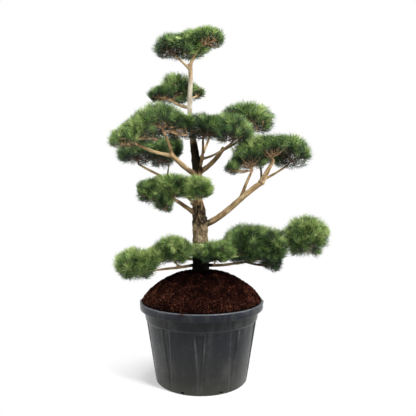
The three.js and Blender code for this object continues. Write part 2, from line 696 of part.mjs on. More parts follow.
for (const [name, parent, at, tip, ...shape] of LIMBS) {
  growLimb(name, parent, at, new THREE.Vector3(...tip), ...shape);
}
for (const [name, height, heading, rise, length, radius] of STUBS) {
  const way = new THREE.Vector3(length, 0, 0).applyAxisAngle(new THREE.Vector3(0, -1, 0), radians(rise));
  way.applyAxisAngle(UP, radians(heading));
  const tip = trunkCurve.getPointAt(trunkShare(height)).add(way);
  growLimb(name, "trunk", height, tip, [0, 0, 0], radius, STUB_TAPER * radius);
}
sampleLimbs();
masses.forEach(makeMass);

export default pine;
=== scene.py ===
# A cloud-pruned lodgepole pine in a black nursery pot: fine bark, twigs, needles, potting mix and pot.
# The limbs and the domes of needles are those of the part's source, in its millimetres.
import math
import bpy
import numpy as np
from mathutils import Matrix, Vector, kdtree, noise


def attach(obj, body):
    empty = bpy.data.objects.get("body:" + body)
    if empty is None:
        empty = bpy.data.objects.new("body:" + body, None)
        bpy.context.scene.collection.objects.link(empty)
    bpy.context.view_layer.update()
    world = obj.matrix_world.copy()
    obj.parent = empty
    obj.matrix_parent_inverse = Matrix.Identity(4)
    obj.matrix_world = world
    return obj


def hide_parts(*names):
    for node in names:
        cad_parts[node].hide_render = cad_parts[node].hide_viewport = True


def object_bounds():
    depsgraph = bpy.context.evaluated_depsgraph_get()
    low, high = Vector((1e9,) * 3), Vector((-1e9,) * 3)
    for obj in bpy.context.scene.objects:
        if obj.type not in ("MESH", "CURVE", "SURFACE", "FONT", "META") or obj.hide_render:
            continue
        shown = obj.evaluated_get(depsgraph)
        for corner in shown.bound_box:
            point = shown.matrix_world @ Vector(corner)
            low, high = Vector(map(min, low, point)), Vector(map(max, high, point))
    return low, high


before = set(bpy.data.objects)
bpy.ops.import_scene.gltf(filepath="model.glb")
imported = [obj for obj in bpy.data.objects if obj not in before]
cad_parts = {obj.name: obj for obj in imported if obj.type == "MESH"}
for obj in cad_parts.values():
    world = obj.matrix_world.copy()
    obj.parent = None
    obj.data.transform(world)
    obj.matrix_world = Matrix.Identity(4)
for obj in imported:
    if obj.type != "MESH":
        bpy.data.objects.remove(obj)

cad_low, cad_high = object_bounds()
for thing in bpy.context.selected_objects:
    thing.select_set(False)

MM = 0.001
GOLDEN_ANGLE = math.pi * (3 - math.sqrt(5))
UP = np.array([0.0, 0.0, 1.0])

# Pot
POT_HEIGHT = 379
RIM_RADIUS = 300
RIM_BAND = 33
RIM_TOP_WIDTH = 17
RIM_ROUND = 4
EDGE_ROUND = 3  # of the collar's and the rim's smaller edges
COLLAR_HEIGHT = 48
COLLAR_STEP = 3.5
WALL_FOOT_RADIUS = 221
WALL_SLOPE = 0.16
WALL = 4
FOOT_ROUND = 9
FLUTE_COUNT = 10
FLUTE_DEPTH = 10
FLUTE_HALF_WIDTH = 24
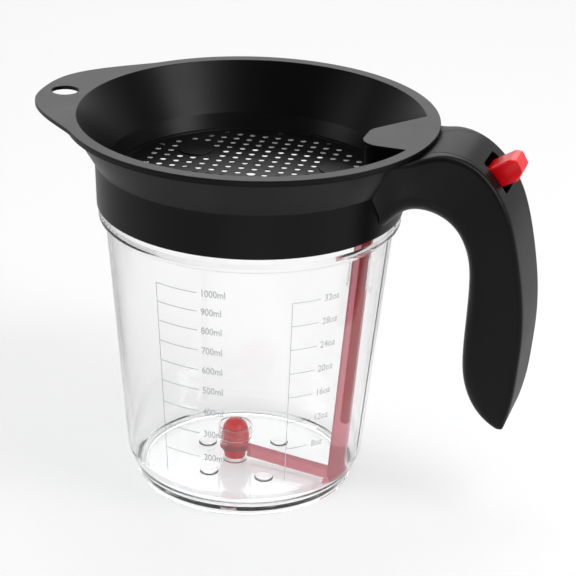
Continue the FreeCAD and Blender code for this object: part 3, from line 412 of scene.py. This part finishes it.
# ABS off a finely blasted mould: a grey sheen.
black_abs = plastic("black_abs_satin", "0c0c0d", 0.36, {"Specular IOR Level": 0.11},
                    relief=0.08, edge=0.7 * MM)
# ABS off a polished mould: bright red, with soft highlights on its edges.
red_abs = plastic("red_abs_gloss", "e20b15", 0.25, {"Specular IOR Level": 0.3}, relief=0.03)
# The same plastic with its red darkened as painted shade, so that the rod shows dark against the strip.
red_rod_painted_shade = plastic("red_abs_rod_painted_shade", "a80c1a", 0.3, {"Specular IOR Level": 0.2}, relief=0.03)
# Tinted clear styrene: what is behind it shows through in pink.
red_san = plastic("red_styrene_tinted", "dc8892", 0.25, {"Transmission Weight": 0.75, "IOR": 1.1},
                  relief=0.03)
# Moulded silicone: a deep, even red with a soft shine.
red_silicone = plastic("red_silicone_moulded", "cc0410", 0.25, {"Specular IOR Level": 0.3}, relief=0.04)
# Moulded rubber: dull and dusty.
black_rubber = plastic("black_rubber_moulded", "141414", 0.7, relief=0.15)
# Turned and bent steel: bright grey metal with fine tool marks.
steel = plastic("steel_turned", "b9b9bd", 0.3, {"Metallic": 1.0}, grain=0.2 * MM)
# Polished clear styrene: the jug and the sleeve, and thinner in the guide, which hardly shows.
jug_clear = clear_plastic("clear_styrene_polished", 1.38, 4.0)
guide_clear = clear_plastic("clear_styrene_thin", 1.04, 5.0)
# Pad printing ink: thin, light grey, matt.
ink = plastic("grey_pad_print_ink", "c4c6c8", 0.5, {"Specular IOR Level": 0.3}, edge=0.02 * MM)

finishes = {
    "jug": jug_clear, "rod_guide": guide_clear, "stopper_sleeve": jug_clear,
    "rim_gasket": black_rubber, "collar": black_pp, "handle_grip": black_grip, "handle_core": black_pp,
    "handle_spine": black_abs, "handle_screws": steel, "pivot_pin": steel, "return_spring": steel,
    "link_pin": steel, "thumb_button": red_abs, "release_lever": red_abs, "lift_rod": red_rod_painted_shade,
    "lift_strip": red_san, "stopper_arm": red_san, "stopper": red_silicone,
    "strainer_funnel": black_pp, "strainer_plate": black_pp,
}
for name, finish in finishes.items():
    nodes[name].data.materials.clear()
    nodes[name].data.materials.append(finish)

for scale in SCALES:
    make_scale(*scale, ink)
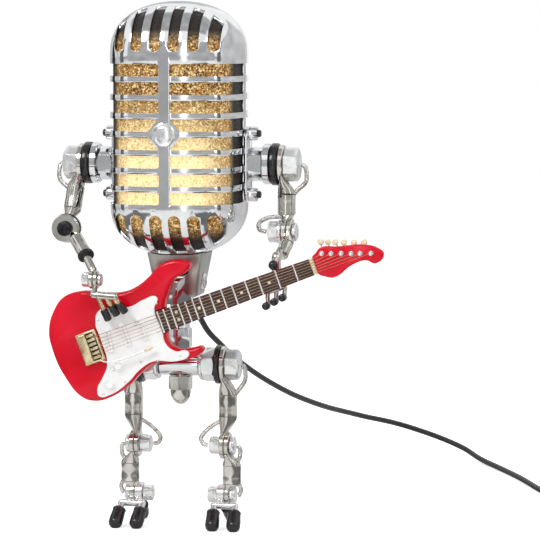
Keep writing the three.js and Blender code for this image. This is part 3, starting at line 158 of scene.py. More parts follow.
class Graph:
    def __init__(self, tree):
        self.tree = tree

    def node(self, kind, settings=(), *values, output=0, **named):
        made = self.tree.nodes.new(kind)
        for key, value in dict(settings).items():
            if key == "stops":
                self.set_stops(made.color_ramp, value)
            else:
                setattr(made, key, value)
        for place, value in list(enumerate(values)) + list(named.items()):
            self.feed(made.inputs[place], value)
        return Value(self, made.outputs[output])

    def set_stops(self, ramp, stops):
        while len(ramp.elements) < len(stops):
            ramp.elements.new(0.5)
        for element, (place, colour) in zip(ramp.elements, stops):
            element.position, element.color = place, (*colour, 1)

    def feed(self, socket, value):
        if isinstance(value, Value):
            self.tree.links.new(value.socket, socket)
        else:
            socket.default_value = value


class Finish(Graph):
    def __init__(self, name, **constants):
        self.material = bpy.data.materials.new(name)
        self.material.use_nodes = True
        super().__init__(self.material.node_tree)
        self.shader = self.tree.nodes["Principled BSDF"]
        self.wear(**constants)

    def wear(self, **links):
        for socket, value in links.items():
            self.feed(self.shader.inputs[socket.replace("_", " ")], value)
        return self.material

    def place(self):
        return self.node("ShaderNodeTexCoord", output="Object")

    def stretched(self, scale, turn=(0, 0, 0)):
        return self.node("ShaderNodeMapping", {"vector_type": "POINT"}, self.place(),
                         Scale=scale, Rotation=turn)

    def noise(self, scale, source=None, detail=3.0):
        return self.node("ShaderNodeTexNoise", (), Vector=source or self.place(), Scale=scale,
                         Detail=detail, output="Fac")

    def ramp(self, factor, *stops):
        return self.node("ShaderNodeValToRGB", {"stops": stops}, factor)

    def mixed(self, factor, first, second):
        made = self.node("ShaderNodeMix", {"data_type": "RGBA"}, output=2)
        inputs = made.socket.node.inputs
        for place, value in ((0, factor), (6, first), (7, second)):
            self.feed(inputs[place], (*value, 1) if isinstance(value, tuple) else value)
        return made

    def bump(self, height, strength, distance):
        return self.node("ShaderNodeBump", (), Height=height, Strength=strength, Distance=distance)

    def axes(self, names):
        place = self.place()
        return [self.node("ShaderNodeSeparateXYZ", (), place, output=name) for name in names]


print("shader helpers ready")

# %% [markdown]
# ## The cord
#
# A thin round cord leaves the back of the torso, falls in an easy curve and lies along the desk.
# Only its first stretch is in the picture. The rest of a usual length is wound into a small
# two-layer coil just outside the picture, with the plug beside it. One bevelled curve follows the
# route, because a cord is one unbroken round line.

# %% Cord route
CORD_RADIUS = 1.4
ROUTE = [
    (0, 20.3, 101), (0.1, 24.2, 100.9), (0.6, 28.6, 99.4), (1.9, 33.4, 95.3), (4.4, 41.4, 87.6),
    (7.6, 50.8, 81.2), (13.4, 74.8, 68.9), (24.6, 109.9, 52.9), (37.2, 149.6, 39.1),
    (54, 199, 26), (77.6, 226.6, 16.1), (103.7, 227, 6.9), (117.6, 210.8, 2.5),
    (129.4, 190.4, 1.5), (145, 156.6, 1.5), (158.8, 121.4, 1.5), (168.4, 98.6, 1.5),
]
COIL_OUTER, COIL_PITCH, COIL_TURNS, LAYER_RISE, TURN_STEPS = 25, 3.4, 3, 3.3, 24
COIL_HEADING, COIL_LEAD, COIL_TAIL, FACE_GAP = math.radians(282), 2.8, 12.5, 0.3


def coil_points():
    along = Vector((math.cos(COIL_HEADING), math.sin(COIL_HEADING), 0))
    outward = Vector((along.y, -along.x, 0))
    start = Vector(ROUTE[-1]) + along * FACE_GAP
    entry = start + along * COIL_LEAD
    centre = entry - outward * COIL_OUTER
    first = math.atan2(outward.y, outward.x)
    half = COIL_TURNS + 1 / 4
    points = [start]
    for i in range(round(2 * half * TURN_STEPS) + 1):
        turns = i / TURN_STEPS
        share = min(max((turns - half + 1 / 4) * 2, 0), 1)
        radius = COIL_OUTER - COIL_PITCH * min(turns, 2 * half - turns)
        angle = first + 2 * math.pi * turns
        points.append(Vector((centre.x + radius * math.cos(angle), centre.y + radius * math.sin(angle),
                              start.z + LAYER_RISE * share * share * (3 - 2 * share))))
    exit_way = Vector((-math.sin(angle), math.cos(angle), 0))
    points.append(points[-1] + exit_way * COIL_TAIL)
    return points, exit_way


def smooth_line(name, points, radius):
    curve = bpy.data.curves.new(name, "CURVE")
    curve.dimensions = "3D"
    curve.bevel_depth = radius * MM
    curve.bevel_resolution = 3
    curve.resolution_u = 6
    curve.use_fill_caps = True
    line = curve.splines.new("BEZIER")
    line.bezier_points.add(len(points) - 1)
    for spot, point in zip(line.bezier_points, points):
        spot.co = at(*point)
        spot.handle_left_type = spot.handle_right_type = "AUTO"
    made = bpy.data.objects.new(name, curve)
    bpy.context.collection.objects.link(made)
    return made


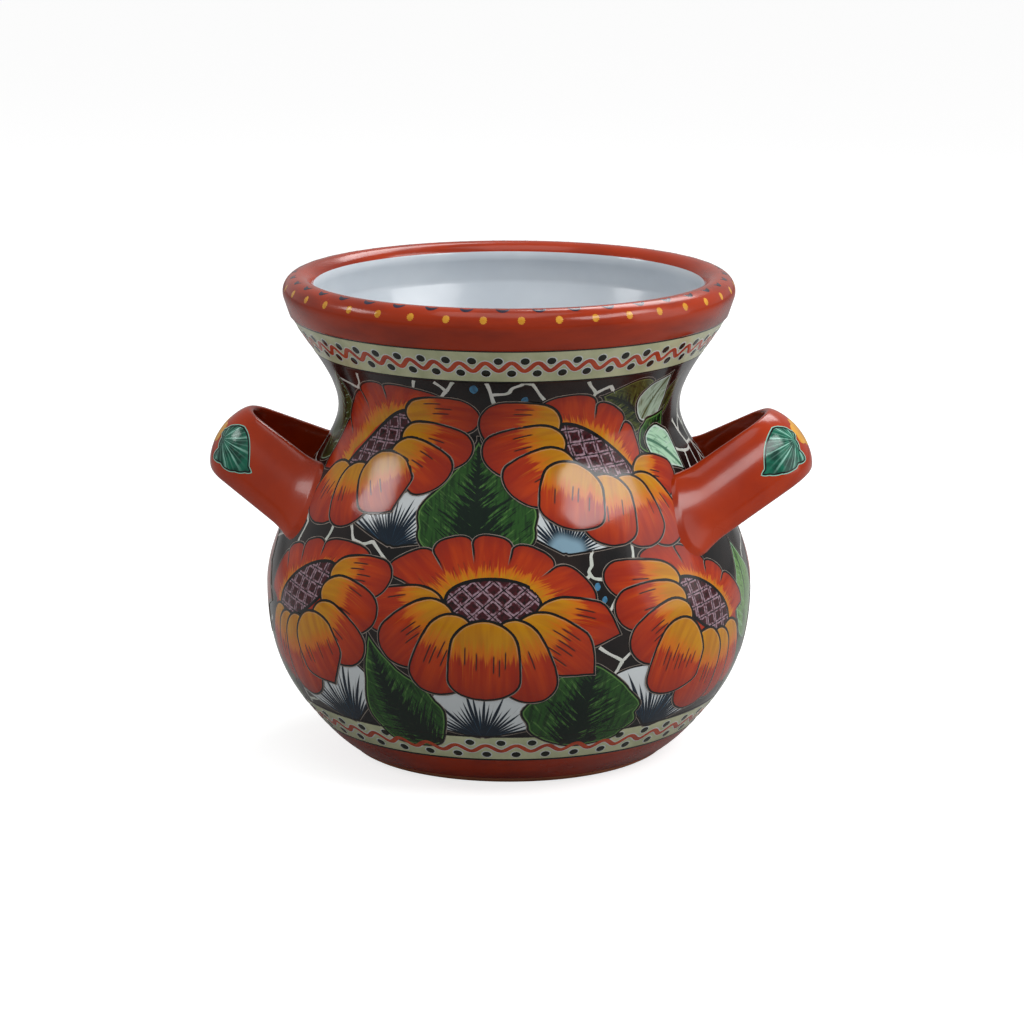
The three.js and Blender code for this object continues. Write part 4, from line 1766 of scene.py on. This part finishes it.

■ ■ ■ ■ ■

• **REQUIREMENTS**:
Only the lines from the one containing "const tip = trunkCurve.getPointAt(trunkShare(height)).add(way);" through the one containing "point = shown.matrix_world" are to be reproduced, exactly as they appear.

• **WRITTEN REPLY**:
  const tip = trunkCurve.getPointAt(trunkShare(height)).add(way);
  growLimb(name, "trunk", height, tip, [0, 0, 0], radius, STUB_TAPER * radius);
}
sampleLimbs();
masses.forEach(makeMass);

export default pine;
=== scene.py ===
# A cloud-pruned lodgepole pine in a black nursery pot: fine bark, twigs, needles, potting mix and pot.
# The limbs and the domes of needles are those of the part's source, in its millimetres.
import math
import bpy
import numpy as np
from mathutils import Matrix, Vector, kdtree, noise


def attach(obj, body):
    empty = bpy.data.objects.get("body:" + body)
    if empty is None:
        empty = bpy.data.objects.new("body:" + body, None)
        bpy.context.scene.collection.objects.link(empty)
    bpy.context.view_layer.update()
    world = obj.matrix_world.copy()
    obj.parent = empty
    obj.matrix_parent_inverse = Matrix.Identity(4)
    obj.matrix_world = world
    return obj


def hide_parts(*names):
    for node in names:
        cad_parts[node].hide_render = cad_parts[node].hide_viewport = True


def object_bounds():
    depsgraph = bpy.context.evaluated_depsgraph_get()
    low, high = Vector((1e9,) * 3), Vector((-1e9,) * 3)
    for obj in bpy.context.scene.objects:
        if obj.type not in ("MESH", "CURVE", "SURFACE", "FONT", "META") or obj.hide_render:
            continue
        shown = obj.evaluated_get(depsgraph)
        for corner in shown.bound_box:
            point = shown.matrix_world @ Vector(corner)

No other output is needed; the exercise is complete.